Directions: Copy out all of the material exactly.

Data section:
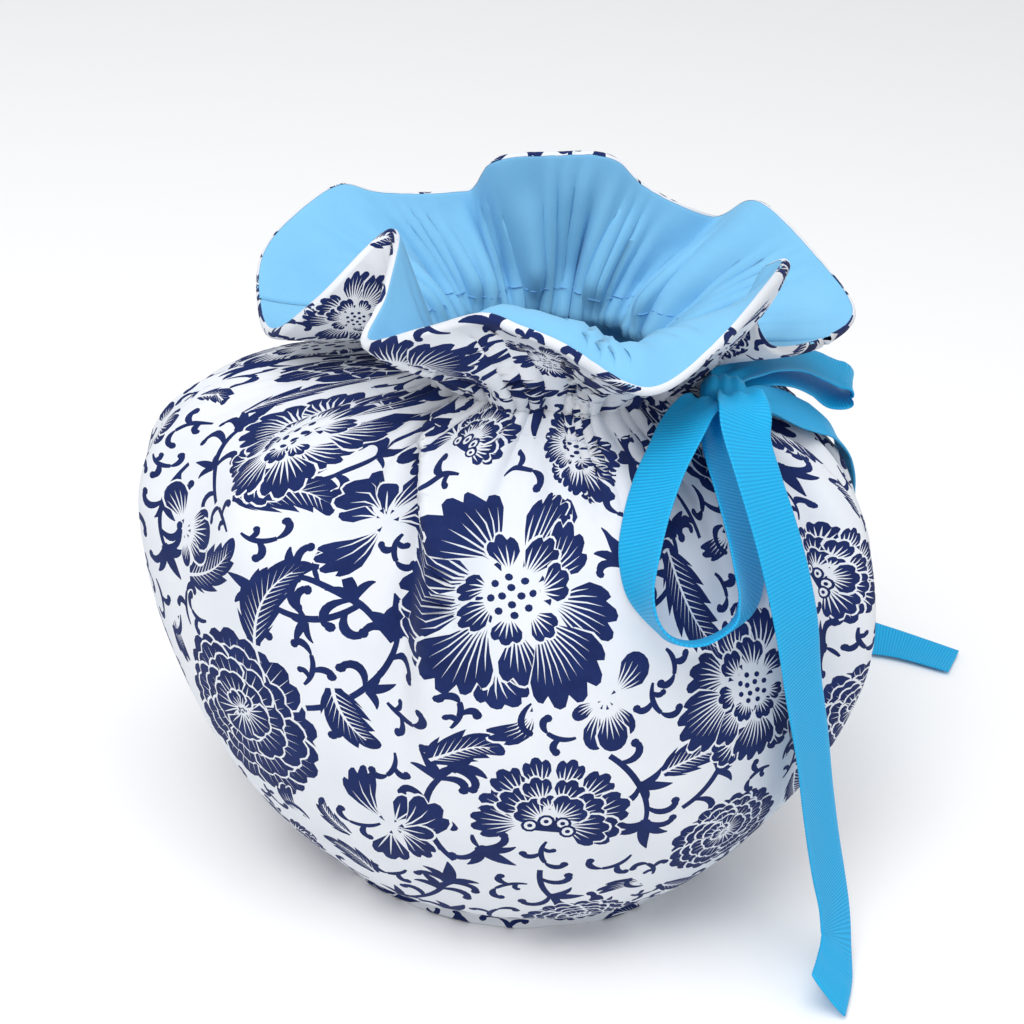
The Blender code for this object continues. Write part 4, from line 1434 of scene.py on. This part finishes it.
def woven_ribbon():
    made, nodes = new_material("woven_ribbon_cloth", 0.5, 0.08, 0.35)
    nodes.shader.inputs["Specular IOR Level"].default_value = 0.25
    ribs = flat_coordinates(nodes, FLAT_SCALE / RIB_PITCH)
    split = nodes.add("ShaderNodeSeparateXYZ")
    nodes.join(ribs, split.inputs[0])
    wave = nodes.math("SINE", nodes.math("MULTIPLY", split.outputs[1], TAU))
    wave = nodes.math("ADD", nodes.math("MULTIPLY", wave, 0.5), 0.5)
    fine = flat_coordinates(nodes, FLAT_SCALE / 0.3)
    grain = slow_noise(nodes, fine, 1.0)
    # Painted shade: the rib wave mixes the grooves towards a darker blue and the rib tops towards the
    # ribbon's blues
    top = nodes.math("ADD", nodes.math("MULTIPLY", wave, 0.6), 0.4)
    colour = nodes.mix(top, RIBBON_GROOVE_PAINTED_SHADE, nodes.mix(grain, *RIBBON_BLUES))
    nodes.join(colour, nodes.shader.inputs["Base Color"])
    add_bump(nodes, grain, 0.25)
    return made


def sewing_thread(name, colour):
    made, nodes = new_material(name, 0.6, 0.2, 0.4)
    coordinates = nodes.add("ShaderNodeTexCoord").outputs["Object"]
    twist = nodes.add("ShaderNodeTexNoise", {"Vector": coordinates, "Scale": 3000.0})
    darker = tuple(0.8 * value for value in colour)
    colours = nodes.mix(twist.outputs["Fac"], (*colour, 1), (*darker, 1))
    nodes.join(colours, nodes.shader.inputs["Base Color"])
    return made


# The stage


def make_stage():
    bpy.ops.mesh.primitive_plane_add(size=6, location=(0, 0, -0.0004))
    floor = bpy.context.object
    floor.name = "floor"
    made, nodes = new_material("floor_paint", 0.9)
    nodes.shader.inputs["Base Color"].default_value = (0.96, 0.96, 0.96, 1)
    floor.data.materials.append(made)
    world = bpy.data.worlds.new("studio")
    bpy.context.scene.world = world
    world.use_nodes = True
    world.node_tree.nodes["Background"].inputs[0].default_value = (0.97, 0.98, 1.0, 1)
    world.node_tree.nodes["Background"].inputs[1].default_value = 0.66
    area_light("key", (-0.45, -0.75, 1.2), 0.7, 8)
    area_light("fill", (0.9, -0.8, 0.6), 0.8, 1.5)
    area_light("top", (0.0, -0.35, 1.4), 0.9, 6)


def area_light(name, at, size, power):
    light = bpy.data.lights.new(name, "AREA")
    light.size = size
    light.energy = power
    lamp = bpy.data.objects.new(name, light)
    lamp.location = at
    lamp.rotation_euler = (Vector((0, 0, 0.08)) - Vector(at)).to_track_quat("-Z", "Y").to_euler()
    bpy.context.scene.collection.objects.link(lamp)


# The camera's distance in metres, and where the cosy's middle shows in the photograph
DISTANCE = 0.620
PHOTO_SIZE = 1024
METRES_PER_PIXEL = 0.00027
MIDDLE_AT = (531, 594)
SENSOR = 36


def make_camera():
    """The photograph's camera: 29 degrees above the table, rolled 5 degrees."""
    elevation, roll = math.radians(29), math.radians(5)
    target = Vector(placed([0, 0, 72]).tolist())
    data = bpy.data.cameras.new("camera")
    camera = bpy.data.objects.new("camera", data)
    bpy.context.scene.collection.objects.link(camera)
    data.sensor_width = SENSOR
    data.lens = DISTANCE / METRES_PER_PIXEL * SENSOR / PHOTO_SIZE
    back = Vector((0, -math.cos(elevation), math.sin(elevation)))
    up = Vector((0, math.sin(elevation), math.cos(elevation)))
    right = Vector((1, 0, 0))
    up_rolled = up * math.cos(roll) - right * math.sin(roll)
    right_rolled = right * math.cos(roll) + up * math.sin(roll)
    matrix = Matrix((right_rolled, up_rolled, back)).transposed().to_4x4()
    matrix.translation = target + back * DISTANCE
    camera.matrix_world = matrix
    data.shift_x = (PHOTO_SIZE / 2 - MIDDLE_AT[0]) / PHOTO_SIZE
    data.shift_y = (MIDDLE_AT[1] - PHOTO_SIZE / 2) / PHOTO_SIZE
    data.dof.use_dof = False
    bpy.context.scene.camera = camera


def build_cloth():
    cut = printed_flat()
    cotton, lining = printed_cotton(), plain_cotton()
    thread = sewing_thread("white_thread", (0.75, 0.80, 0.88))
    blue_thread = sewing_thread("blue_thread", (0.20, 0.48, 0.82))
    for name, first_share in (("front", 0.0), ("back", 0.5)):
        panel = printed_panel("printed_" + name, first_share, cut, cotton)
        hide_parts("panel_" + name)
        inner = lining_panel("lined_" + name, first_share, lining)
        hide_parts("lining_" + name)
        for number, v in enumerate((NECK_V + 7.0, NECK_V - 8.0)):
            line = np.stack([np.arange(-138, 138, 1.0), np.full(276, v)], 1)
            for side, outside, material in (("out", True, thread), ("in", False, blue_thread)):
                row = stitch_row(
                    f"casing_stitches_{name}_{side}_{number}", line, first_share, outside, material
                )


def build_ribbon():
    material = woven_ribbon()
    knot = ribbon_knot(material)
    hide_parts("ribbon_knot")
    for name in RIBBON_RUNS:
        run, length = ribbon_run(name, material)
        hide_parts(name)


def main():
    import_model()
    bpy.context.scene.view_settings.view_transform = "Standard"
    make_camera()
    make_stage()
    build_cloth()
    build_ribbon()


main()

Right answer:
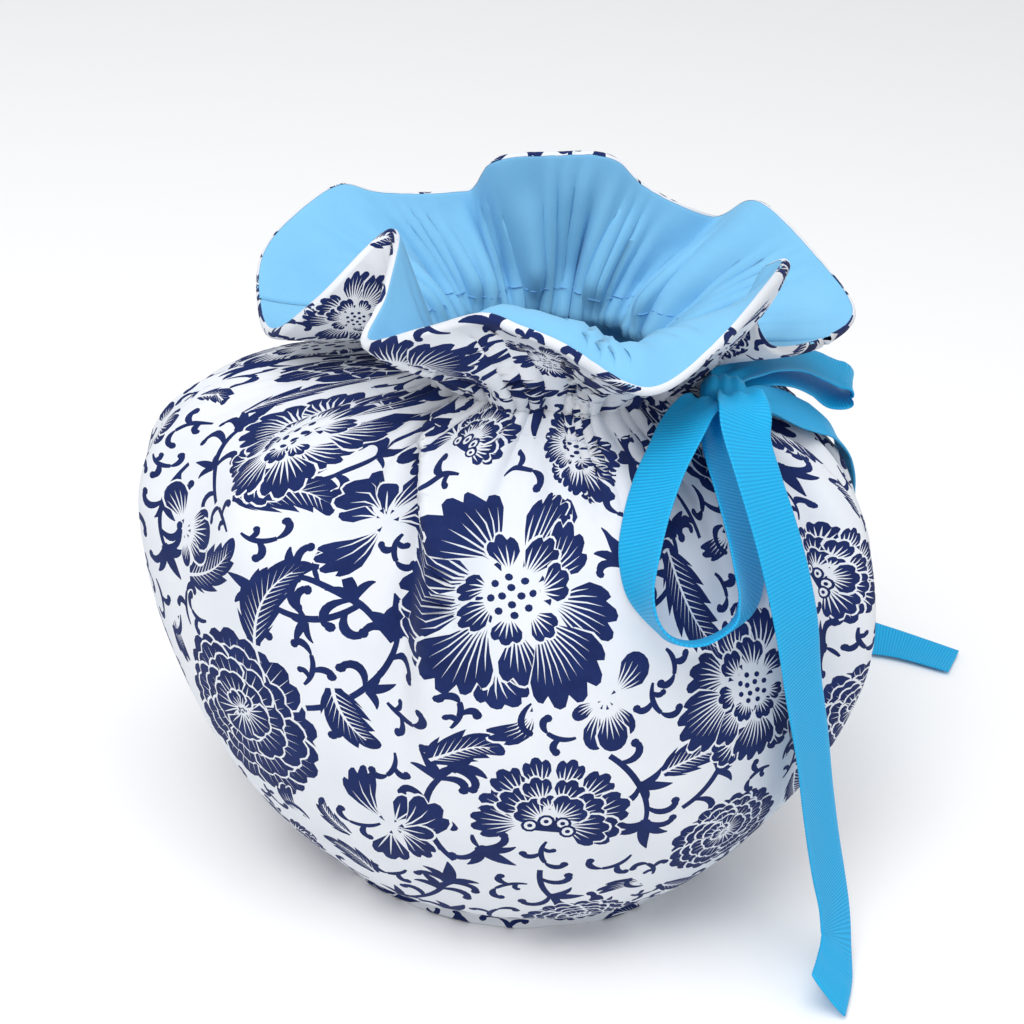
The Blender code for this object continues. Write part 4, from line 1434 of scene.py on. This part finishes it.
def woven_ribbon():
    made, nodes = new_material("woven_ribbon_cloth", 0.5, 0.08, 0.35)
    nodes.shader.inputs["Specular IOR Level"].default_value = 0.25
    ribs = flat_coordinates(nodes, FLAT_SCALE / RIB_PITCH)
    split = nodes.add("ShaderNodeSeparateXYZ")
    nodes.join(ribs, split.inputs[0])
    wave = nodes.math("SINE", nodes.math("MULTIPLY", split.outputs[1], TAU))
    wave = nodes.math("ADD", nodes.math("MULTIPLY", wave, 0.5), 0.5)
    fine = flat_coordinates(nodes, FLAT_SCALE / 0.3)
    grain = slow_noise(nodes, fine, 1.0)
    # Painted shade: the rib wave mixes the grooves towards a darker blue and the rib tops towards the
    # ribbon's blues
    top = nodes.math("ADD", nodes.math("MULTIPLY", wave, 0.6), 0.4)
    colour = nodes.mix(top, RIBBON_GROOVE_PAINTED_SHADE, nodes.mix(grain, *RIBBON_BLUES))
    nodes.join(colour, nodes.shader.inputs["Base Color"])
    add_bump(nodes, grain, 0.25)
    return made


def sewing_thread(name, colour):
    made, nodes = new_material(name, 0.6, 0.2, 0.4)
    coordinates = nodes.add("ShaderNodeTexCoord").outputs["Object"]
    twist = nodes.add("ShaderNodeTexNoise", {"Vector": coordinates, "Scale": 3000.0})
    darker = tuple(0.8 * value for value in colour)
    colours = nodes.mix(twist.outputs["Fac"], (*colour, 1), (*darker, 1))
    nodes.join(colours, nodes.shader.inputs["Base Color"])
    return made


# The stage


def make_stage():
    bpy.ops.mesh.primitive_plane_add(size=6, location=(0, 0, -0.0004))
    floor = bpy.context.object
    floor.name = "floor"
    made, nodes = new_material("floor_paint", 0.9)
    nodes.shader.inputs["Base Color"].default_value = (0.96, 0.96, 0.96, 1)
    floor.data.materials.append(made)
    world = bpy.data.worlds.new("studio")
    bpy.context.scene.world = world
    world.use_nodes = True
    world.node_tree.nodes["Background"].inputs[0].default_value = (0.97, 0.98, 1.0, 1)
    world.node_tree.nodes["Background"].inputs[1].default_value = 0.66
    area_light("key", (-0.45, -0.75, 1.2), 0.7, 8)
    area_light("fill", (0.9, -0.8, 0.6), 0.8, 1.5)
    area_light("top", (0.0, -0.35, 1.4), 0.9, 6)


def area_light(name, at, size, power):
    light = bpy.data.lights.new(name, "AREA")
    light.size = size
    light.energy = power
    lamp = bpy.data.objects.new(name, light)
    lamp.location = at
    lamp.rotation_euler = (Vector((0, 0, 0.08)) - Vector(at)).to_track_quat("-Z", "Y").to_euler()
    bpy.context.scene.collection.objects.link(lamp)


# The camera's distance in metres, and where the cosy's middle shows in the photograph
DISTANCE = 0.620
PHOTO_SIZE = 1024
METRES_PER_PIXEL = 0.00027
MIDDLE_AT = (531, 594)
SENSOR = 36


def make_camera():
    """The photograph's camera: 29 degrees above the table, rolled 5 degrees."""
    elevation, roll = math.radians(29), math.radians(5)
    target = Vector(placed([0, 0, 72]).tolist())
    data = bpy.data.cameras.new("camera")
    camera = bpy.data.objects.new("camera", data)
    bpy.context.scene.collection.objects.link(camera)
    data.sensor_width = SENSOR
    data.lens = DISTANCE / METRES_PER_PIXEL * SENSOR / PHOTO_SIZE
    back = Vector((0, -math.cos(elevation), math.sin(elevation)))
    up = Vector((0, math.sin(elevation), math.cos(elevation)))
    right = Vector((1, 0, 0))
    up_rolled = up * math.cos(roll) - right * math.sin(roll)
    right_rolled = right * math.cos(roll) + up * math.sin(roll)
    matrix = Matrix((right_rolled, up_rolled, back)).transposed().to_4x4()
    matrix.translation = target + back * DISTANCE
    camera.matrix_world = matrix
    data.shift_x = (PHOTO_SIZE / 2 - MIDDLE_AT[0]) / PHOTO_SIZE
    data.shift_y = (MIDDLE_AT[1] - PHOTO_SIZE / 2) / PHOTO_SIZE
    data.dof.use_dof = False
    bpy.context.scene.camera = camera


def build_cloth():
    cut = printed_flat()
    cotton, lining = printed_cotton(), plain_cotton()
    thread = sewing_thread("white_thread", (0.75, 0.80, 0.88))
    blue_thread = sewing_thread("blue_thread", (0.20, 0.48, 0.82))
    for name, first_share in (("front", 0.0), ("back", 0.5)):
        panel = printed_panel("printed_" + name, first_share, cut, cotton)
        hide_parts("panel_" + name)
        inner = lining_panel("lined_" + name, first_share, lining)
        hide_parts("lining_" + name)
        for number, v in enumerate((NECK_V + 7.0, NECK_V - 8.0)):
            line = np.stack([np.arange(-138, 138, 1.0), np.full(276, v)], 1)
            for side, outside, material in (("out", True, thread), ("in", False, blue_thread)):
                row = stitch_row(
                    f"casing_stitches_{name}_{side}_{number}", line, first_share, outside, material
                )


def build_ribbon():
    material = woven_ribbon()
    knot = ribbon_knot(material)
    hide_parts("ribbon_knot")
    for name in RIBBON_RUNS:
        run, length = ribbon_run(name, material)
        hide_parts(name)


def main():
    import_model()
    bpy.context.scene.view_settings.view_transform = "Standard"
    make_camera()
    make_stage()
    build_cloth()
    build_ribbon()


main()